Feature Selection to Forecast Cognitive Decline Using Multimodal Alzheimer's Disease Models

Multimodal medical data (e.g. MR and PET imaging, CSF measurements, clinical assessments) reflect different aspects of Alzheimer's Disease, including early changes in brain structure and function that can occur before the onset of the associated cognitive impairment.

We propose to use a feature selection method within a disease progression model to identify the combinations of imaging and non-imaging biomarkers across modalities that allow the best predictions of the cognitive decline.

We first demonstrate that the chosen non-linear mixed-effect model outperforms all benchmarked methods in the TADPOLE challenge, with increasing performance as various modalities are added.

We then introduce a controlled protocol to compare the added value of each feature for the forecast of cognition, at different stages of the disease, and for varying time-to-predictions.

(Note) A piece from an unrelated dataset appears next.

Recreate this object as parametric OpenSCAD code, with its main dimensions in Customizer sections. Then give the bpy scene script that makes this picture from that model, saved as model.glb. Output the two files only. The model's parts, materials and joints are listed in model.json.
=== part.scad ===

Notable findings include that the volumes of the ventricles are predictive features at the later AD stages but not at early stages, hippocampal volume is mostly important for intermediate stages and cognitively unimpaired subjects, cortical thickness of temporal cortex is most important for short-term predictions in AD patients at any stages, and cortical summaries of glucose and amyloid PET uptakes are only useful for intermediate AD stages.

These conclusions may inform the design of efficient prognosis scores that have been shown to decrease sample size in clinical trials and can be adapted to the targeted disease stages and the trial duration.